A Future That Looks Eerily Like the Present
Here’s the deal: in the world of Children of Men, humanity has stopped reproducing. Not in a 'we just don’t feel like it' sense, but in a straight-up global infertility crisis. It’s been 18 years since the last baby was born anywhere. The results? Global economies have tanked, wars have broken out everywhere, London’s a police state with a totalitarian edge, and, as you might imagine, hope is in extremely short supply.
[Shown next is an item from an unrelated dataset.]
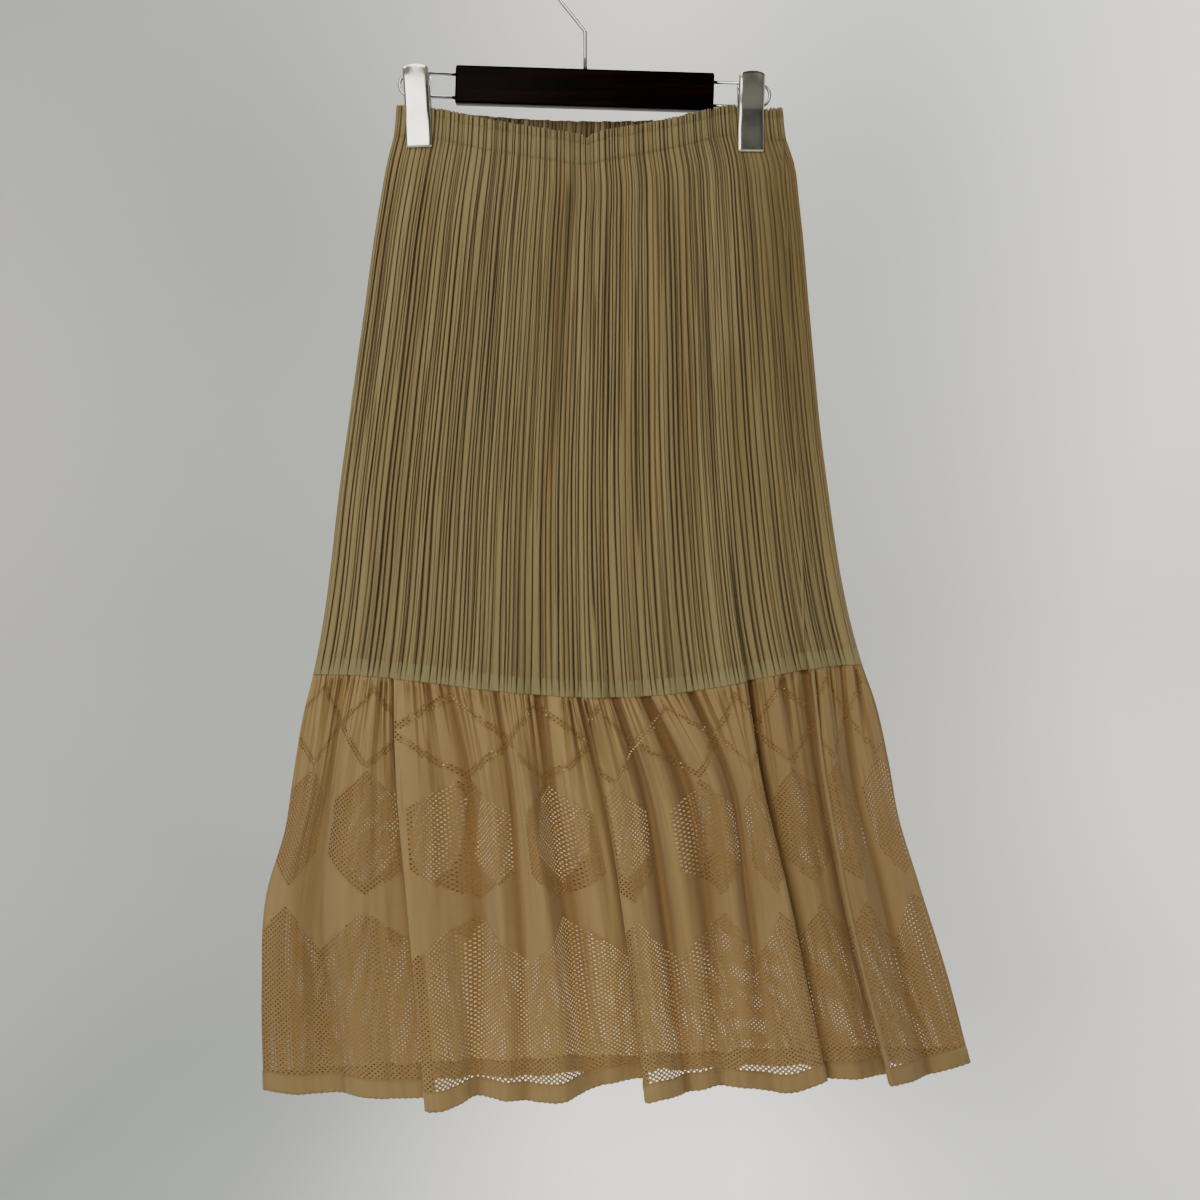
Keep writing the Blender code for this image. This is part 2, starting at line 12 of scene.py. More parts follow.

Our antihero is Theo (played by Clive Owen), an ex-activist who spends his days in a bureaucratic daze until he’s roped into smuggling Kee (Clare-Hope Ashitey) – the first pregnant woman in almost two decades – to safety. The journey is rough, messy, and gritty, with every set-piece making sure you feel just as trapped as the characters (Cuaron’s now-famous long takes absolutely do not let you come up for air).
What Sets Children of Men Apart?
Here’s where Cuaron’s approach absolutely destroys most typical sci-fi: there’s barely any shiny new tech here. No flying cars on the horizon, no sleek dystopian Alexa for your home. The world’s falling apart, and nobody has the bandwidth to dream up gadgets. Innovation has basically stalled out, which gives everything a scuffed and analog vibe that feels way more disturbing than your average Hollywood apocalypse.
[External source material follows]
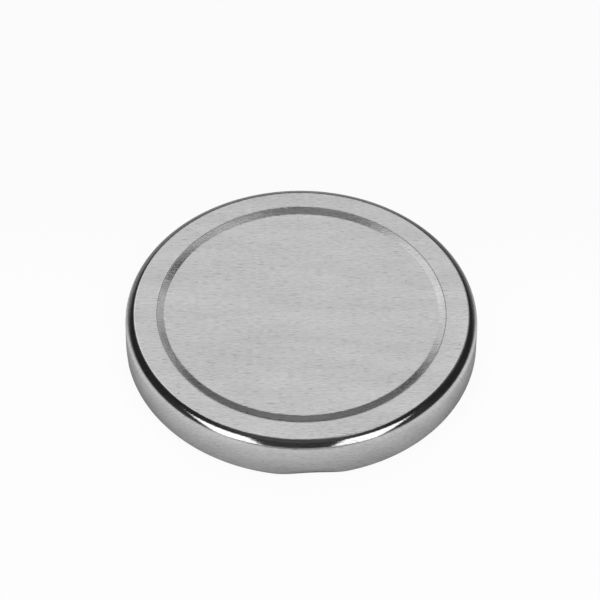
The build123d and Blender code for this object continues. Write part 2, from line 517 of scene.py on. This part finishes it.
def tinplate():
    """Bright tinplate: a fine straight rolling grain in its tone, its gloss and its relief."""
    material, tree, shader = new_material("tinplate")
    shader.inputs["Metallic"].default_value = 1.0
    dashes = stretched_noise(tree, DASHES, 2)
    lines = stretched_noise(tree, LINES, 2)
    cloud = stretched_noise(tree, CLOUD, 2)
    fine_dashes = ranged(tree, dashes, 0.08, 0.52, 0.6)
    fine = joined(tree, "ADD", fine_dashes, ranged(tree, lines, 0.05, 0.35))
    scratches = step_node(tree, stretched_noise(tree, SCRATCHES, 1), 0.28, 0.38, -0.6, 0)

    grey = add_node(tree, "ShaderNodeMix", data_type="RGBA", clamp_factor=False)
    grey.inputs["A"].default_value = (*[TIN_TONES[0]] * 3, 1)
    grey.inputs["B"].default_value = (*[TIN_TONES[1]] * 3, 1)
    grain = joined(tree, "ADD", fine, scratches)
    shade = joined(tree, "ADD", grain, ranged(tree, cloud, -0.14, 0.12))
    tree.links.new(shade, grey.inputs["Factor"])
    # The grey, darkened by a few specks and by shade painted into the die line's crease
    specked_and_shaded = add_node(tree, "ShaderNodeVectorMath", operation="SCALE")
    tree.links.new(grey.outputs["Result"], specked_and_shaded.inputs["Vector"])
    specks_and_painted_shade = joined(tree, "MULTIPLY", die_line_painted_shade(tree), specks(tree))
    tree.links.new(specks_and_painted_shade, specked_and_shaded.inputs["Scale"])
    tree.links.new(specked_and_shaded.outputs["Vector"], shader.inputs["Base Color"])

    rough = add_node(tree, "ShaderNodeMath", operation="ADD")
    tree.links.new(step_node(tree, fine, 0, 1, *TIN_ROUGHNESS), rough.inputs[0])
    tree.links.new(ranged(tree, cloud, -0.01, 0.01), rough.inputs[1])
    tree.links.new(rough.outputs["Value"], shader.inputs["Roughness"])

    across = add_node(tree, "ShaderNodeTangent", direction_type="UV_MAP", uv_map="sheet")
    tree.links.new(across.outputs["Tangent"], shader.inputs["Tangent"])
    shader.inputs["Anisotropic"].default_value = 0.6
    shader.inputs["Anisotropic Rotation"].default_value = 0.25

    relief = add_node(tree, "ShaderNodeBump")
    relief.inputs["Distance"].default_value = GRAIN_DEPTH * MM
    relief.inputs["Strength"].default_value = 1.0
    tree.links.new(fine, relief.inputs["Height"])
    tree.links.new(relief.outputs["Normal"], shader.inputs["Normal"])
    return material


def sealing_compound():
    """Soft off-white compound, slightly mottled."""
    material, tree, shader = new_material("sealing_compound")
    shader.inputs["Specular IOR Level"].default_value = 0.4
    place = add_node(tree, "ShaderNodeTexCoord")
    noise = add_node(tree, "ShaderNodeTexNoise")
    noise.inputs["Scale"].default_value = 260
    noise.inputs["Detail"].default_value = 4
    tree.links.new(place.outputs["Object"], noise.inputs["Vector"])
    tone = add_node(tree, "ShaderNodeMix", data_type="RGBA")
    tone.inputs["A"].default_value = (0.60, 0.585, 0.53, 1)
    tone.inputs["B"].default_value = (0.68, 0.665, 0.61, 1)
    tree.links.new(ranged(tree, noise.outputs["Fac"], 0, 1), tone.inputs["Factor"])
    tree.links.new(tone.outputs["Result"], shader.inputs["Base Color"])
    tree.links.new(ranged(tree, noise.outputs["Fac"], 0.42, 0.6), shader.inputs["Roughness"])
    relief = add_node(tree, "ShaderNodeBump")
    relief.inputs["Distance"].default_value = 0.00004
    relief.inputs["Strength"].default_value = 0.4
    tree.links.new(noise.outputs["Fac"], relief.inputs["Height"])
    tree.links.new(relief.outputs["Normal"], shader.inputs["Normal"])
    return material


sheet = lid_shell()
sheet.data.materials.append(tinplate())
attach(sheet, "root")
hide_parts("lid_shell")

seal = sealing_ring()
seal.data.materials.append(sealing_compound())
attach(seal, "root")
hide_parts("sealing_ring")


def outwards(turn, rise=0):
    """Direction from the lid. Turn is in degrees from straight behind it, to the right."""
    azimuth, rise = radians(CAMERA_TURN + 180 - turn), radians(rise)
    return (cos(azimuth) * cos(rise), sin(azimuth) * cos(rise), sin(rise))


def floor():
    """Pale floor: white where the camera sees it, with shade painted into its colour round the
    lid's foot and behind the lid.
    """
    bpy.ops.mesh.primitive_plane_add(size=6, location=(0, 0, 0))
    ground = bpy.context.object
    ground.name = "floor"
    material, tree, shader = new_material("floor")
    # Painted shade: the floor's colour darkens where ambient occlusion finds the lid near, and
    # behind the lid
    shade = add_node(tree, "ShaderNodeAmbientOcclusion")
    shade.inputs["Distance"].default_value = FLOOR_SHADE_REACH * MM
    tone = add_node(tree, "ShaderNodeMix", data_type="RGBA")
    tone.inputs["A"].default_value = (*[FLOOR_TONES[0]] * 3, 1)
    tone.inputs["B"].default_value = (*[FLOOR_TONES[1]] * 3, 1)
    place = add_node(tree, "ShaderNodeTexCoord")
    behind = facing(tree, place.outputs["Object"], outwards(0))
    painted_shadow_behind = step_node(tree, behind, *FLOOR_PAINTED_SHADOW_SPAN, 1, FLOOR_PAINTED_SHADOW_TONE)
    open_floor = step_node(tree, shade.outputs["AO"], *FLOOR_SHADE, 0, 1)
    tree.links.new(joined(tree, "MULTIPLY", open_floor, painted_shadow_behind), tone.inputs["Factor"])
    tree.links.new(tone.outputs["Result"], shader.inputs["Base Color"])
    shader.inputs["Roughness"].default_value = 0.9
    shader.inputs["Specular IOR Level"].default_value = 0.0
    glow = add_node(tree, "ShaderNodeEmission")
    glow.inputs["Strength"].default_value = 1.0
    path = add_node(tree, "ShaderNodeLightPath")
    share = add_node(tree, "ShaderNodeMath", operation="MULTIPLY")
    share.inputs[1].default_value = FLOOR_WHITE
    tree.links.new(path.outputs["Is Camera Ray"], share.inputs[0])
    mix = add_node(tree, "ShaderNodeMixShader")
    tree.links.new(share.outputs["Value"], mix.inputs["Fac"])
    tree.links.new(shader.outputs["BSDF"], mix.inputs[1])
    tree.links.new(glow.outputs["Emission"], mix.inputs[2])
    tree.links.new(mix.outputs["Shader"], tree.nodes["Material Output"].inputs["Surface"])
    ground.data.materials.append(material)


def soft_light(name, turn, rise, distance, width, height, radiance, roll=0, mirrored=True):
    """A flat soft light that faces the lid. Its width and height there are in degrees."""
    toward = Vector(outwards(turn, rise))
    data = bpy.data.lights.new(name, "AREA")
    data.shape = "RECTANGLE"
    data.size = 2 * distance * tan(radians(width / 2))
    data.size_y = 2 * distance * tan(radians(height / 2))
    data.energy = radiance * data.size * data.size_y * pi
    lamp = bpy.data.objects.new(name, data)
    lamp.visible_glossy = mirrored
    lamp.location = toward * distance
    upright = toward.to_track_quat("Z", "Y").to_matrix()
    lamp.rotation_euler = (upright @ Matrix.Rotation(radians(roll), 3, "Z")).to_euler()
    bpy.context.scene.collection.objects.link(lamp)


def reached(tree, cosine, reach, low, high):
    """Goes from low to high as a direction turns in from the first angle of reach to the second."""
    return step_node(tree, cosine, cos(radians(reach[0])), cos(radians(reach[1])), low, high)


def studio():
    """The room: soft and even for matt surfaces, dark overhead and grey low down in the metal."""
    world = bpy.data.worlds.new("studio")
    bpy.context.scene.world = world
    world.use_nodes = True
    tree = world.node_tree
    where = add_node(tree, "ShaderNodeTexCoord")
    spread = add_node(tree, "ShaderNodeSeparateXYZ")
    tree.links.new(where.outputs["Generated"], spread.inputs["Vector"])
    behind = facing(tree, where.outputs["Generated"], outwards(0))
    panel = facing(tree, where.outputs["Generated"], outwards(0, BACK_LIGHT_RISE))

    low_walls = step_node(tree, spread.outputs["Z"], *WALL_HEIGHT, 1, 0)
    far_side = step_node(tree, behind, *WALL_SIDES, 0, 1)
    walls = step_node(tree, joined(tree, "MULTIPLY", low_walls, far_side), 0, 1, 0, WALL)
    lift = step_node(tree, behind, *CAMERA_SIDE, CAMERA_SIDE_LIFT, 0)
    height = joined(tree, "SUBTRACT", spread.outputs["Z"], lift)
    horizon = step_node(tree, height, 0, HORIZON_HEIGHT, HORIZON, 0)
    low = joined(tree, "MAXIMUM", walls, horizon)
    for turn, left in DIMMED:
        corner = facing(tree, where.outputs["Generated"], outwards(turn))
        low = joined(tree, "MULTIPLY", low, reached(tree, corner, DIMMED_REACH, 1, left))
    dark = step_node(tree, behind, *DARK_SIDES, *DARK)
    halo = reached(tree, panel, HALO_REACH, 0, HALO)
    ceiling = reached(tree, spread.outputs["Z"], OVERHEAD_REACH, 0, OVERHEAD)
    glow = joined(tree, "ADD", ceiling, halo)
    mirrored = joined(tree, "ADD", joined(tree, "MAXIMUM", low, dark), glow)

    room = add_node(tree, "ShaderNodeBackground")
    tree.links.new(mirrored, room.inputs["Color"])
    even = add_node(tree, "ShaderNodeBackground")
    overhead = step_node(tree, spread.outputs["Z"], 0.0, 1.0, *EVEN)
    tree.links.new(overhead, even.inputs["Color"])
    white = add_node(tree, "ShaderNodeBackground")
    path = add_node(tree, "ShaderNodeLightPath")
    matt = add_node(tree, "ShaderNodeMixShader")
    seen = add_node(tree, "ShaderNodeMixShader")
    white.inputs["Color"].default_value = (1, 1, 1, 1)
    tree.links.new(path.outputs["Is Diffuse Ray"], matt.inputs["Fac"])
    tree.links.new(room.outputs["Background"], matt.inputs[1])
    tree.links.new(even.outputs["Background"], matt.inputs[2])
    tree.links.new(path.outputs["Is Camera Ray"], seen.inputs["Fac"])
    tree.links.new(matt.outputs["Shader"], seen.inputs[1])
    tree.links.new(white.outputs["Background"], seen.inputs[2])
    tree.links.new(seen.outputs["Shader"], tree.nodes["World Output"].inputs["Surface"])


floor()
studio()
soft_light("back_light", -4.7, BACK_LIGHT_RISE, 0.5, 31, 30, 0.65)
soft_light("low_patch", 22.5, 43, 0.5, 9, 14, 0.46)
soft_light("left_patch", -26, 44, 0.5, 8, 13, 0.28)
soft_light("upper_left_patch", -31, 59, 0.5, 8, 17, 0.2)
soft_light("right_patch", 31, 70, 0.5, 9, 11, 0.5)
soft_light("top_light", 4, 71, 0.22, 30, 12, 0.17)
soft_light("left_light", -137, 34, 1.2, 27, 46, 1.45, roll=26)
soft_light("right_light", 139, 37, 1.2, 28, 50, 1.45, roll=-26)
soft_light("back_fill", -4, 55, 0.5, 32, 28, 3.0, mirrored=False)
soft_light("left_fill", -134, 32, 1.2, 30, 50, 1.3, mirrored=False)
soft_light("right_fill", 134, 32, 1.2, 30, 50, 1.3, mirrored=False)

# Camera
turn, rise = radians(CAMERA_TURN), radians(CAMERA_ELEVATION)
back = Vector((cos(turn) * cos(rise), sin(turn) * cos(rise), sin(rise)))
level = Vector((-sin(turn), cos(turn), 0))
upward = back.cross(level)
roll = radians(CAMERA_ROLL)
right = level * cos(roll) + upward * sin(roll)
upward = upward * cos(roll) - level * sin(roll)
camera_data = bpy.data.cameras.new("camera")
camera_data.sensor_width = SENSOR
camera_data.lens = SENSOR * FOCAL_PIXELS / FRAME_PIXELS
camera_data.shift_x = (FRAME_PIXELS / 2 - RIM_CENTRE_PIXEL[0]) / FRAME_PIXELS
camera_data.shift_y = (RIM_CENTRE_PIXEL[1] - FRAME_PIXELS / 2) / FRAME_PIXELS
camera = bpy.data.objects.new("camera", camera_data)
place = back * CAMERA_DISTANCE * MM + Vector((0, 0, LID_HEIGHT * MM))
camera.matrix_world = Matrix(
    (
        (right.x, upward.x, back.x, place.x),
        (right.y, upward.y, back.y, place.y),
        (right.z, upward.z, back.z, place.z),
        (0, 0, 0, 1),
    )
)
bpy.context.scene.collection.objects.link(camera)
bpy.context.scene.camera = camera
bpy.context.scene.view_settings.view_transform = "Standard"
Pollution? Rampant. People clinging to pets instead of kids because the latter aren’t an option? Yep. The government’s main playbook is surveillance, caged immigrants, and endless propaganda stoking fear. The resonance with real-world headlines – declining birth rates, the mess on the border, algorithm-driven surveillance – is almost too spot-on for a movie that came out before most of us had heard the word 'Brexit'.
The Film's Biggest Punch: Its Climax and Themes
The technical peak of the movie? There’s a heart-stopping scene late in the film where Theo and Kee walk through an active war zone, and everything stops – literally, the bombs, gunfire, the chaos – when people realize they’re looking at the first sign of new life in almost two decades. Cuaron wrings every drop of tension out of it, contrasting brutal violence with the sheer fragility of hope. It’s one hell of a payoff.
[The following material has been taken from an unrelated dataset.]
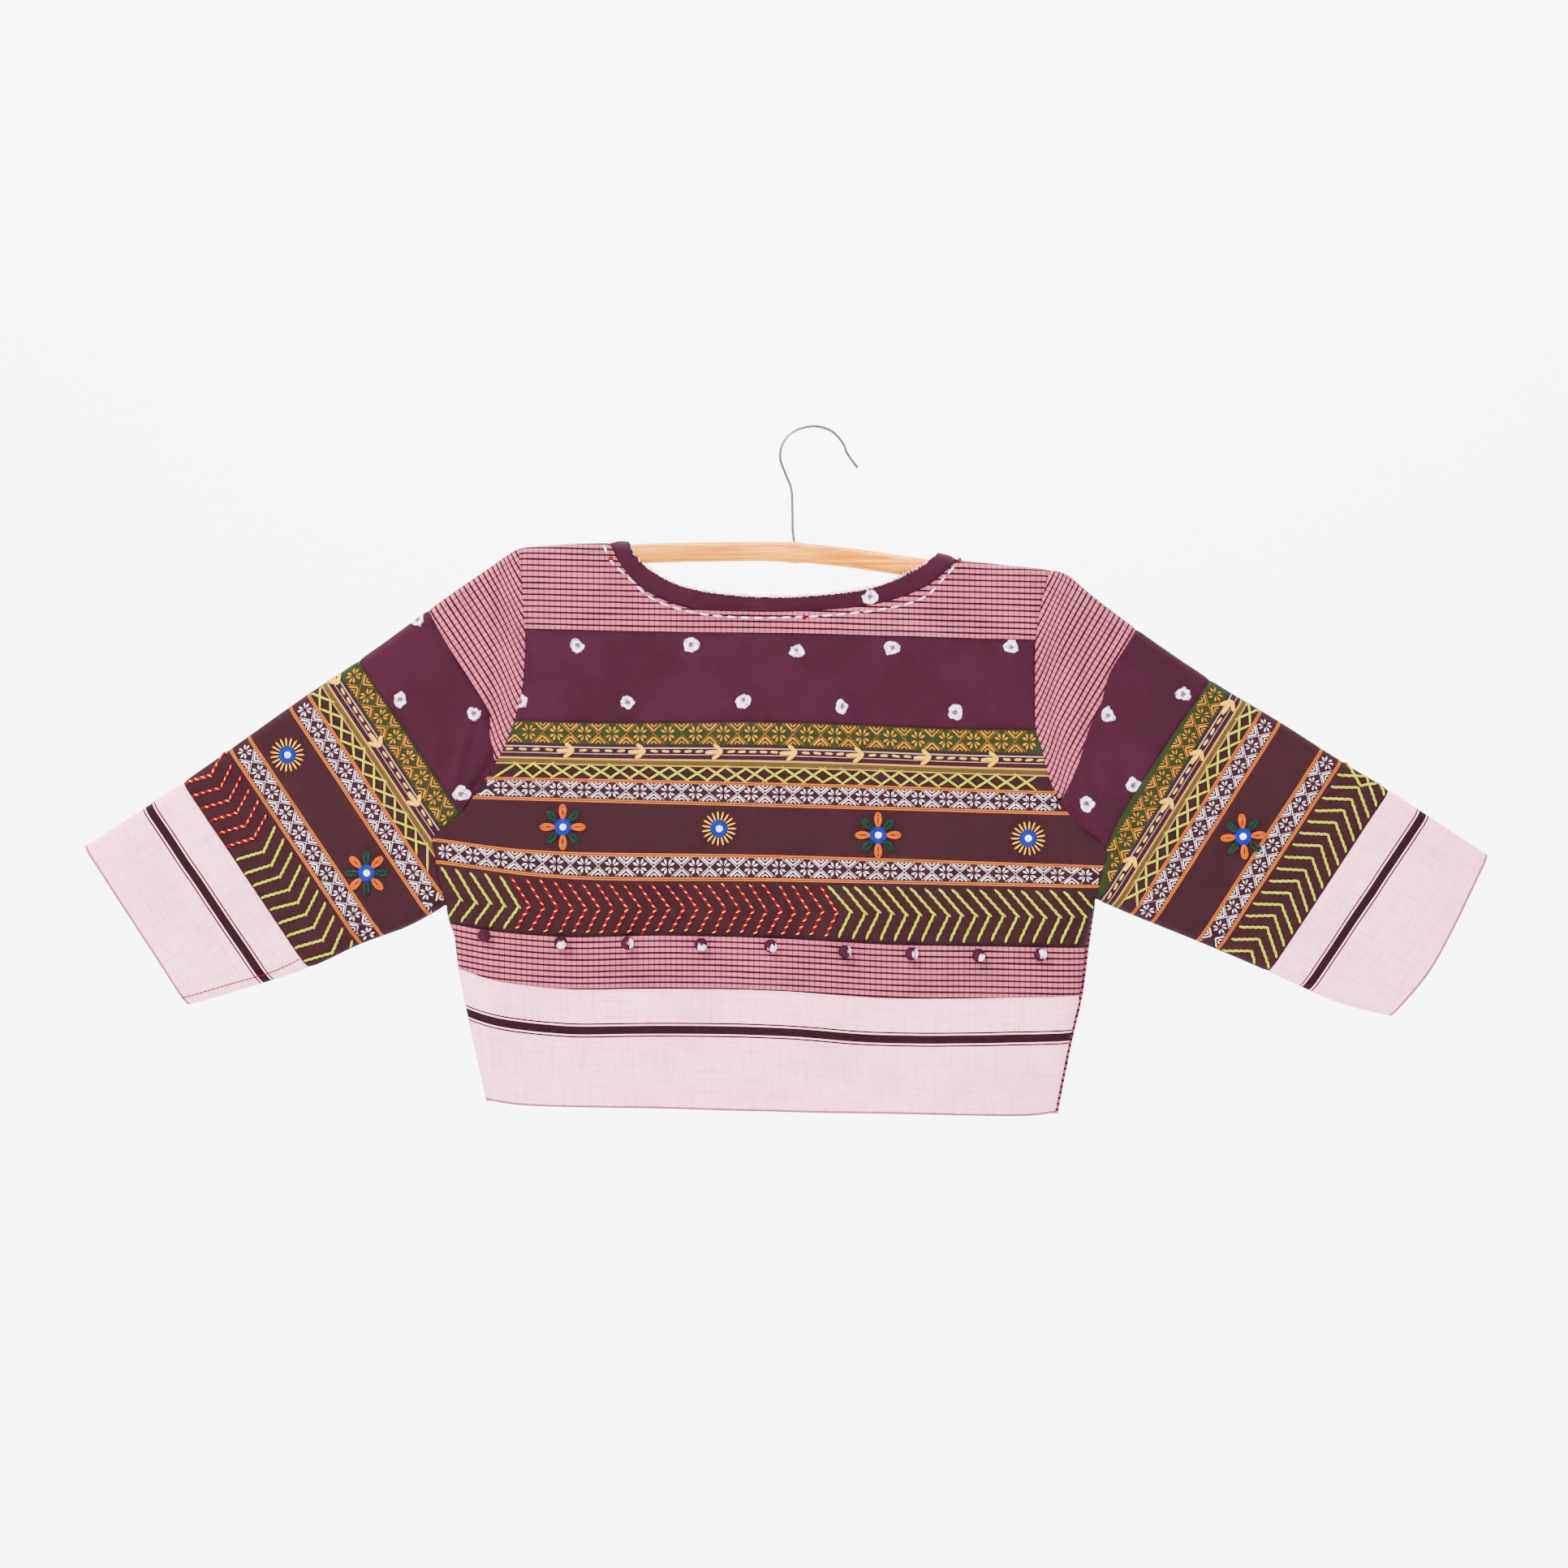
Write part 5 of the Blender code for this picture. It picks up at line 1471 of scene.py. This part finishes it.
class Recipe:
    """Adds nodes to one material and joins them. An operand is a number or a node's output."""

    def __init__(self, name, roughness, gloss=0.06, metallic=0.0):
        self.material = bpy.data.materials.new(name)
        self.material.use_nodes = True
        self.tree = self.material.node_tree
        self.shader = self.tree.nodes["Principled BSDF"]
        self.shader.inputs["Roughness"].default_value = roughness
        self.shader.inputs["Metallic"].default_value = metallic
        self.shader.inputs["Specular IOR Level"].default_value = gloss

    def feed(self, socket, value):
        if isinstance(value, bpy.types.NodeSocket):
            self.tree.links.new(value, socket)
        elif hasattr(value, "__len__") and len(value) == 3 and socket.type == "RGBA":
            socket.default_value = (*value, 1.0)
        else:
            socket.default_value = value

    def node(self, kind, inputs=(), **settings):
        made = self.tree.nodes.new(f"ShaderNode{kind}")
        for key, value in settings.items():
            setattr(made, key, value)
        for key, value in dict(inputs).items():
            self.feed(made.inputs[key], value)
        return made

    def math(self, operation, a, b=0.0):
        return self.node("Math", {0: a, 1: b, 2: 0.0}, operation=operation).outputs[0]

    def times(self, a, b):
        return self.math("MULTIPLY", a, b)

    def plus(self, a, b):
        return self.math("ADD", a, b)

    def less(self, a, b):
        return self.math("SUBTRACT", a, b)

    def smooth(self, value, low, high):
        """0 below low, 1 above high, and smooth between."""
        inputs = {"Value": value, "From Min": low, "From Max": high}
        return self.node("MapRange", inputs, interpolation_type="SMOOTHSTEP").outputs["Result"]

    def mix(self, factor, first, second):
        inputs = {0: factor, 6: first, 7: second}
        return self.node("Mix", inputs, data_type="RGBA", blend_type="MIX").outputs[2]

    def tint(self, ground, shade, mask, strength):
        """The ground with a shade laid over it, as strongly as the mask says."""
        return self.mix(self.times(mask, strength), ground, shade)

    def carried(self, name):
        """Three values that a piece's points carry."""
        return self.node("Attribute", attribute_name=name, attribute_type="GEOMETRY").outputs["Vector"]

    def cloth(self):
        """u, v and the third value that the panel's points carry."""
        return self.node("SeparateXYZ", {"Vector": self.carried("cloth")}).outputs[:]

    def stretched(self, u, v, across, down):
        """The point on the cloth, for a pattern that is finer where the factor is greater."""
        return self.vector(self.times(u, across), self.times(v, down))

    def vector(self, x, y):
        return self.node("CombineXYZ", {"X": x, "Y": y, "Z": 0.0}).outputs["Vector"]

    def place(self, scale=(1.0, 1.0, 1.0)):
        """The point on the object in millimetres, stretched."""
        made = self.node("TexCoord")
        moved = self.node("Mapping", {"Vector": made.outputs["Object"]})
        moved.inputs["Scale"].default_value = [s / MM for s in scale]
        return moved.outputs["Vector"]

    def noise(self, vector, scale=1.0, detail=3.0, roughness=0.5):
        inputs = {"Vector": vector, "Scale": scale, "Detail": detail, "Roughness": roughness}
        return self.node("TexNoise", inputs).outputs["Fac"]

    def line(self, value, period, half, soft):
        """1 on lines a period apart, of this half width, and 0 between."""
        folded = self.math("PINGPONG", value, period / 2)
        return self.less(1.0, self.smooth(folded, half - soft, half + soft))

    def weave(self, u, v, period, weight):
        """The height of a plain weave: sin(u) * sin(v), plus slubs of long narrow noise both ways. The
        two slubs come back too, for their colour."""
        waves = [self.math("SINE", self.times(axis, 2 * math.pi / period)) for axis in (u, v)]
        plain = self.times(*waves)
        slubs = [self.noise(self.stretched(u, v, *way)) for way in ((0.08, 1.3), (1.3, 0.08))]
        both = self.plus(*slubs)
        return self.times(self.plus(plain, self.times(both, 1.6)), weight), *slubs

    def finish(self, colour_value, height=None, strength=0.3, distance=0.0004):
        self.feed(self.shader.inputs["Base Color"], colour_value)
        if height is not None:
            bump = self.node("Bump", {"Strength": strength, "Distance": distance, "Height": height})
            self.feed(self.shader.inputs["Normal"], bump.outputs["Normal"])
        return self.material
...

What makes Children of Men so eerie is that its worst horrors aren’t just the infertility crisis, or even the violence – it’s the total collapse of empathy. Caged refugees, militarized policing, a society so exhausted by fear it can’t see a way out. Sound familiar? The movie anticipated the politics of border camps and relentless government surveillance before those topics were daily Twitter arguments.
Cast and Key Players
- Clive Owen as Theo Faron
- Clare-Hope Ashitey as Kee
- Julianne Moore as Julian
- Chiwetel Ejiofor as Luke
- Michael Caine as Jasper
Roger Ebert Saw It Coming (Back in 2006)
When the legendary Roger Ebert reviewed Children of Men on release, he basically called it a warning shot for the direction humanity was headed, and it’s hard to argue with him now:
'Watching "Children of Men," which creates a London in ruins, I realized after a point that the sets and art design were so well done that I took it as a real place. Often I fear it will all come to this, that the rule of law and the rights of men will be destroyed by sectarian mischief and nationalistic recklessness. Are we living in the last good times?'
The guy even points out how the film isn't really about the missing children, but about adults and the slow erosion of civilization. According to Ebert, the 'children-as-MacGuffin is simply a dramatic device to avoid actual politics while showing how the world is slipping away from civility and co-existence.' He called out how fear paves the way for police states, a line that didn’t need any post-2016 context to sting.
Why Children of Men Hits Harder Than Ever
If you want a movie about the future that doesn’t give you robot armies or space battles, but instead offers something that might uncomfortably resemble next week’s news, Children of Men should be at the top of your list. It’s nearly two decades old, but almost every bleak, muddy, and smoggy frame feels more relevant now than it did when it came out. If Cuaron’s world seemed a bit far-fetched back then, the past few years have done a lot to change that.
Or, to borrow another of Ebert’s lines:
'Cuaron fulfills the promise of futuristic fiction; characters do not wear strange costumes or visit the moon, and the cities are not plastic hallucinations, but look just like today, except tired and shabby. Here is certainly a world ending not with a bang but a whimper, and the film serves as a cautionary warning. The only thing we will have to fear in the future, we learn, is the past itself. Our past. Ourselves.'
It’s not the most optimistic pick for a sci-fi night, but it is probably one of the smartest and most terrifyingly possible depictions of what might be coming down the pike. And I don’t know about you, but I find that way scarier than Skynet.